Surnaturel is a book written by the Roman-Catholic theologian Henri de Lubac. It stands among his most famous and controversial works.

In this book he traces the historical meaning of the word 'supernatural' and notes a shift in implication. Up to the High Middle Ages, the essential contrast was drawn between 'natural' and 'moral'. After that, the contrast was seen between 'natural and supernatural'. De Lubac is trying here to establish the correct understanding of Aquinas on this subject.

De Lubac began work on the ideas which would eventually appear as Surnaturel in his days as a student in Hastings. De Lubac published several articles in the 1930s which were to make up much of Surnaturel. The development of the book itself, though, was greatly hindered by the war. In June 1940, fleeing the advancing Nazis, de Lubac left Lyon with a bag which included the notebook for Surnaturel, on which he worked for several days. De Lubac stated in later years that the book had taken sufficient shape by 1941 to be ready for review; the nihil obstat was granted in February 1942. However, paper shortages prevented publication. In 1943, while being hunted by the Gestapo, de Lubac fled, again carrying his notebook, this time to Vals. He used the resources in the Vals library to continue his work on the book. Eventually, in October 1945 the Imprimatur was issued, and in 1946, the book was published (though only as an edition of 700 copies, due to ongoing paper shortages).

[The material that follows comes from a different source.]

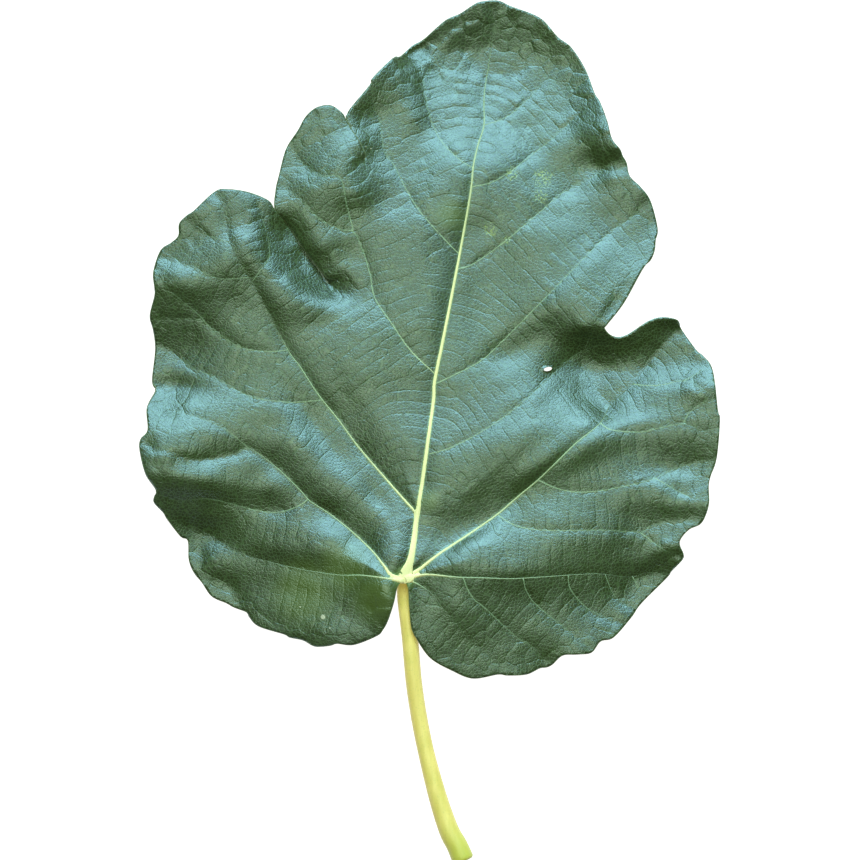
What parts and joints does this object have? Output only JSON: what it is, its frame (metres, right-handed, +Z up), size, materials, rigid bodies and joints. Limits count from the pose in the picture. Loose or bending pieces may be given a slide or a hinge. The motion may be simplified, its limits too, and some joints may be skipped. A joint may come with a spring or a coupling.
{
  "type": "fig leaf",
  "caption": "Lobed fig leaf lying flat, upper side up, with a waved blade, raised ribs below and a curved round stalk cut at its end.",
  "frame": {"origin": "on the resting surface, under the middle of the whole leaf's width and length", "axes": "+Y towards the leaf's tip, away from the stalk's cut end; +Z up from the surface; +X to the right as seen from above with the tip away from the viewer"},
  "size_m": [0.174, 0.2598, 0.0134],
  "materials": {
    "leaf_blade": "leathery deep green upper side with a soft sheen, paler grey green underside",
    "stalk_and_ribs": "smooth fresh yellow green stalk and ribs with a satin skin"
  },
  "bodies": {
    "root": {"leaf_blade": "leaf_blade", "stalk_and_ribs": "stalk_and_ribs"}
  },
  "joints": []
}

De Lubac's overall question in Surnaturel is therefore how human persons in the natural order can be interiorly directed to the order of grace that fulfils them, without in the least possessing this grace in anticipation, and without being able at all to claim it for themselves. In the book, de Lubac attempts to show how, in an attempt to answer this question, what he calls "the system of pure nature" had come to prevail in Catholic theology.

He argues that in the Fathers and the great scholastics there was only one concrete order of history, that in which God had made humanity for himself, and in which human nature had thus been created only for a single destiny, which was supernatural. Neither the Fathers nor the scholastics, therefore, ever envisioned the possibility of a purely natural end for human persons attainable by their own intrinsic powers of cognition and volition.

De Lubac argues that this unified vision began to unravel in the thought of theologians such as Denys the Carthusian and, more pertinently, Cajetan. While Denys had argued for a natural end of the human person to which a supernatural end must be 'superadded', he did so consciously in opposition to the teaching of Thomas Aquinas. Cajetan, however, while making a similar argument to Denys, did so while claiming simply to be commenting on Thomas: he therefore introduced the idea of human nature as "a closed and sufficient whole" into Thomism.